- What you are asked to do:
Reproduce each line of the material precisely.

- Supplied material:
'''

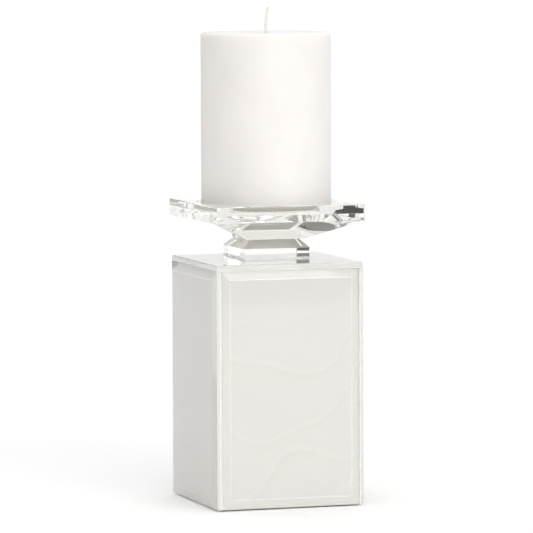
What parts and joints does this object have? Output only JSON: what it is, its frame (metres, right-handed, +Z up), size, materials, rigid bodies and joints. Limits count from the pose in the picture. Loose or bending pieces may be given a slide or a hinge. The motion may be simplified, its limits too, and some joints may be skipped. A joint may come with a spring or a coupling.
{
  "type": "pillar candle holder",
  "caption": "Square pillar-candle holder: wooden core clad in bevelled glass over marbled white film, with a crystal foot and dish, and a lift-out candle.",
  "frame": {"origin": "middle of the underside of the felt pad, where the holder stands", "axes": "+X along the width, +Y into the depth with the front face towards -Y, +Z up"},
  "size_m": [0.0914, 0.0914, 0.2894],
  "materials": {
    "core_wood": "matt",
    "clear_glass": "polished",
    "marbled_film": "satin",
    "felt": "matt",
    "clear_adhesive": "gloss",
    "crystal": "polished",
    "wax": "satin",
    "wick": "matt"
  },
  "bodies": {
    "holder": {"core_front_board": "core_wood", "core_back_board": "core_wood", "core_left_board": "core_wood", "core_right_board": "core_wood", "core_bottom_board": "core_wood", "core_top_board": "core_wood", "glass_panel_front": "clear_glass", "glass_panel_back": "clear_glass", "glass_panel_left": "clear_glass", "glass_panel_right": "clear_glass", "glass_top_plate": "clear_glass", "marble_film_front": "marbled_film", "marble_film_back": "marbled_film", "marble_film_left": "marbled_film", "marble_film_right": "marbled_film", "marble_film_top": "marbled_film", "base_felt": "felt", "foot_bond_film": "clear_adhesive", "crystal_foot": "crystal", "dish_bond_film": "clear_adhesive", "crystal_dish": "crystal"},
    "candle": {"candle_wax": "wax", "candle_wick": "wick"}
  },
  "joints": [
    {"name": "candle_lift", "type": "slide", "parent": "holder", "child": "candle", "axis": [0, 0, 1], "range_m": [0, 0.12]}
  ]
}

'''

- Answer below:
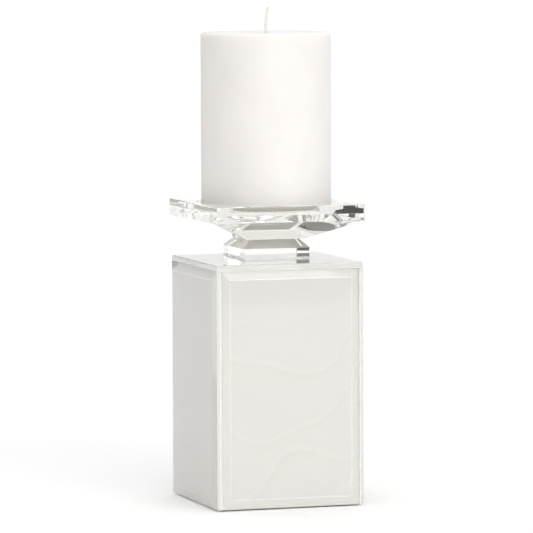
What parts and joints does this object have? Output only JSON: what it is, its frame (metres, right-handed, +Z up), size, materials, rigid bodies and joints. Limits count from the pose in the picture. Loose or bending pieces may be given a slide or a hinge. The motion may be simplified, its limits too, and some joints may be skipped. A joint may come with a spring or a coupling.
{
  "type": "pillar candle holder",
  "caption": "Square pillar-candle holder: wooden core clad in bevelled glass over marbled white film, with a crystal foot and dish, and a lift-out candle.",
  "frame": {"origin": "middle of the underside of the felt pad, where the holder stands", "axes": "+X along the width, +Y into the depth with the front face towards -Y, +Z up"},
  "size_m": [0.0914, 0.0914, 0.2894],
  "materials": {
    "core_wood": "matt",
    "clear_glass": "polished",
    "marbled_film": "satin",
    "felt": "matt",
    "clear_adhesive": "gloss",
    "crystal": "polished",
    "wax": "satin",
    "wick": "matt"
  },
  "bodies": {
    "holder": {"core_front_board": "core_wood", "core_back_board": "core_wood", "core_left_board": "core_wood", "core_right_board": "core_wood", "core_bottom_board": "core_wood", "core_top_board": "core_wood", "glass_panel_front": "clear_glass", "glass_panel_back": "clear_glass", "glass_panel_left": "clear_glass", "glass_panel_right": "clear_glass", "glass_top_plate": "clear_glass", "marble_film_front": "marbled_film", "marble_film_back": "marbled_film", "marble_film_left": "marbled_film", "marble_film_right": "marbled_film", "marble_film_top": "marbled_film", "base_felt": "felt", "foot_bond_film": "clear_adhesive", "crystal_foot": "crystal", "dish_bond_film": "clear_adhesive", "crystal_dish": "crystal"},
    "candle": {"candle_wax": "wax", "candle_wick": "wick"}
  },
  "joints": [
    {"name": "candle_lift", "type": "slide", "parent": "holder", "child": "candle", "axis": [0, 0, 1], "range_m": [0, 0.12]}
  ]
}